Let’s be honest: This turbulence early in the season should have been expected. Between roster turnover and bringing two new assistants on board, there was bound to be a learning curve for this group of Red Wings. Everyone needs a rhythm, and contrary to the start of this season, a team of new faces and new leaders doesn’t usually hit the ground running and keep on cruising without issue. But instead of sticking with the plan and tweaking the system around the players and lines in place, Babcock and his leadership group made the age-old blender blunder and tried to force the issue. When that didn’t work, they even went as far to bring a first year pro up to the big club to try and use that as a jump start for a sluggish offensive motor. And – with all due respect to Gustav Nyquist – bringing him up was not the answer to the Red Wings problems. Nyquist looked like the rookie he is, spending time on his back after a hit and generally following Todd Bertuzzi around the ice and making life easier on defenders. Yes, it was his first NHL game and I’m sure he was nervous as hell, but he was no better than Jiri Hudler would have been, and was most likely worse than Scuttles out there. Again, folks will put the blinders on and say it was just a rookie trying to fit in and that all the penalties did him no favors, and there’s definitely some truth to that. But don’t kid yourselves either: Nyquist looked undersized and needs more time to develop into a full time player. He has all the skill in the world and he’s got a bright future in Detroit. I just don’t think it’s right now. He’ll get better with more playing time, but only if the Wings keep him up with the club and regularly dress him.
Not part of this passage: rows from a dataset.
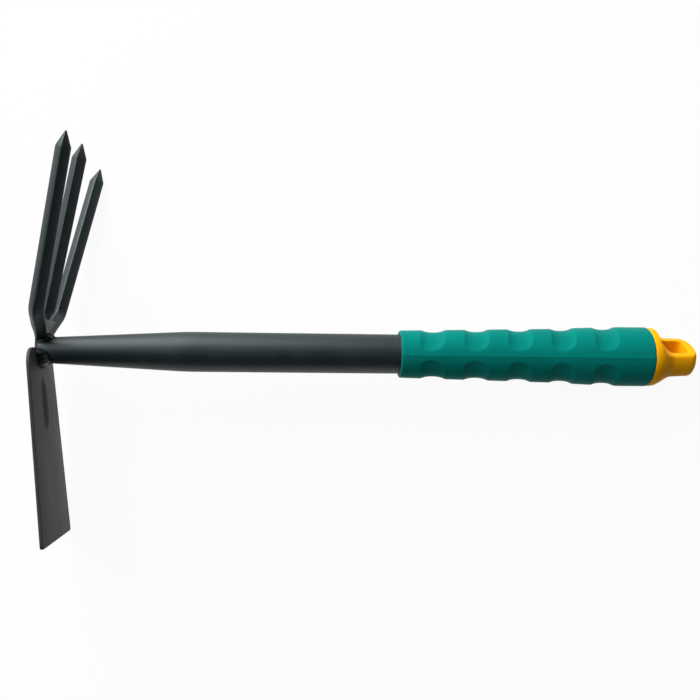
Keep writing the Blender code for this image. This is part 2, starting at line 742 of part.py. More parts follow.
def corners_of(objects):
    """Lowest and highest world coordinates of these objects, as their modifiers leave them."""
    bpy.context.view_layer.update()
    graph = bpy.context.evaluated_depsgraph_get()
    lowest = Vector((math.inf,) * 3)
    highest = Vector((-math.inf,) * 3)
    for made in objects:
        evaluated = made.evaluated_get(graph)
        for vertex in evaluated.data.vertices:
            place = evaluated.matrix_world @ vertex.co
            lowest = Vector(map(min, lowest, place))
            highest = Vector(map(max, highest, place))
    return lowest, highest


def settle(lying, objects):
    """Moves the tool so that it touches the ground, with the origin under the middle of its box."""
    lowest, highest = corners_of(objects)
    middle = (lowest + highest) / 2
    lying.location = (-middle.x, -middle.y, -lowest.z)


def main():
    for old in list(bpy.data.objects):
        bpy.data.objects.remove(old, do_unlink=True)
    parts = new_collection("double_hoe")
    helpers = new_collection("cutters")
    lying = bpy.data.objects.new("lying_tool", None)
    parts.objects.link(lying)
    lying.rotation_euler = lying_rotation().to_euler()

    black_coat = material("black_powder_coat", BLACK_COAT)
    weld_coat = material("coated_weld", WELD_COAT)
    teal_plastic = material("teal_grip_plastic", TEAL_PLASTIC)
    yellow_plastic = material("yellow_cap_plastic", YELLOW_PLASTIC)

    made = [
        (make_handle_tube(parts, helpers, lying), black_coat),
        (make_hoe_blade(parts, helpers, lying), black_coat),
        (make_fork(parts, helpers, lying), black_coat),
        (make_blade_weld(parts, helpers, lying), weld_coat),
        (make_fork_weld(parts, helpers, lying), weld_coat),
        (make_grip_sleeve(parts, helpers, lying), teal_plastic),
        (make_end_cap(parts, helpers, lying), yellow_plastic),
    ]
    for piece, finish in made:
        piece.data.materials.append(finish)
        if piece.data.polygons:
            smooth(piece.data)
    settle(lying, [piece for piece, finish in made])


main()
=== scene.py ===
"""Models the finished double hoe on its frame, with its coat, its mouldings and a plain studio.

The tool's own axes, in metres: X runs along the handle from head to butt, Y points from the blade
towards the fork, and Z across the tool. Each piece is modelled in these axes and then laid where
the frame's tool lies.
"""

import math

import bmesh
import bpy
from bpy.props import FloatProperty, FloatVectorProperty, IntProperty, PointerProperty
from bpy.types import Operator, Panel, PropertyGroup
from mathutils import Matrix, Vector, noise


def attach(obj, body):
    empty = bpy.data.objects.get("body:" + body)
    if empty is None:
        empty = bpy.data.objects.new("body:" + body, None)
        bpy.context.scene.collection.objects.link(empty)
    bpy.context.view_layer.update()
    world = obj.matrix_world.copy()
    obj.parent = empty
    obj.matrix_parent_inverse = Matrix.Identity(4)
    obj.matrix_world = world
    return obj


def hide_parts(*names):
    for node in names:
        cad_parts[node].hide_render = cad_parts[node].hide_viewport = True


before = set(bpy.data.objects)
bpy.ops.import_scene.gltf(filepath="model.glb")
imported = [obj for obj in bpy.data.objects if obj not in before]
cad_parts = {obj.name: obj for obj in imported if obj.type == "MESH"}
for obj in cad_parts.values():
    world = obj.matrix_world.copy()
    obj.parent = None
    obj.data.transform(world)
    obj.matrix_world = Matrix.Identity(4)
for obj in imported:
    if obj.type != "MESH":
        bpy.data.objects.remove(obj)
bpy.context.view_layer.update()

bl_info = {
    "name": "Double Hoe",
    "version": (1, 0, 0),
    "blender": (4, 5, 0),
    "location": "View3D > Sidebar > Double Hoe",
    "description": "Models a hand-held double hoe piece by piece, with its finishes and a studio",
    "category": "Object",
}

SENSOR_WIDTH = 36.0
WHITE = (1, 1, 1, 1)
MERGE_DISTANCE = 1e-6
FINE_MERGE_DISTANCE = 1e-8

# Where the frame's tube is measured: the depth of its butt ring, and the stretch that holds the
# ring behind its cone
BUTT_RING_DEPTH = 0.003
CONE_RING_STRETCH = (0.08, 0.095)

# Plain places along the straight tube, and mesh steps over curved stretches
STRAIGHT_STATIONS = (0.14, 0.2, 0.28)
CONE_STEPS = 16
CONE_BLEND_STEPS = 8
BEND_STEPS = 14
ROOT_STEPS = 8
SHOULDER_STEPS = 16
DOME_STEPS = 16
SLOT_CORNER_STEPS = 14

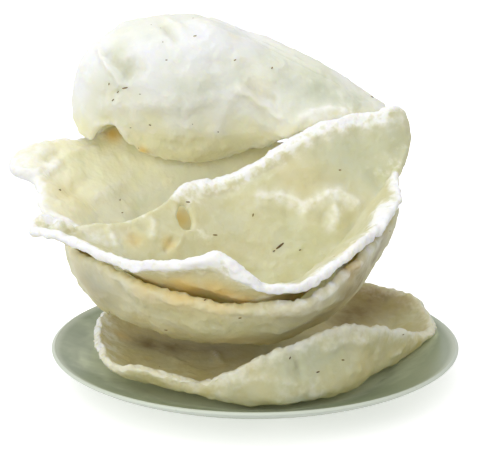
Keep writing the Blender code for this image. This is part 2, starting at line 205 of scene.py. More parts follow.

Do we REALLY think that is going to happen? I digress.

Quite simply, Mike Babcock needs to take a step back and get back to strategy. Stop worrying  about jump starting the offense by mixing up the lines and trust your assistants to find ways to get players in the right place to create opportunity. Gameplan for the opponent and give the players the opportunity to play in a regular system with regular linemates. As Malik said last night, this thing IS fixable based on what we saw early in the season, but implementing those fixes begins and ends with Mike Babcock. If there’s a hole on the ship, fix it. Don’t just shuffle the chairs around on the deck and call it good. The Wings have all the potential in the world, but let’s not forget that they too are human and value things like trust and camaraderie, from the locker room to their linemates.

Of course, Babcock and company could just chalk this up to “experimentation” and “trying things out” during the early part of the season, which does make sense. But ten games in, the Wings are still searching for answers on the scoreboard and maybe it’s time to go back to the script and start providing some stability. Sometimes, you just have to trust the system and stay the course. If you’ve prepared properly, the results will come.

The Wings have prepared properly. It’s time to put the ship back on the original heading and trust the course they’ve charted. The waters will get smoother, but only if the team continues to push through and only if the captain of the ship trusts his gut and the gut of his officers.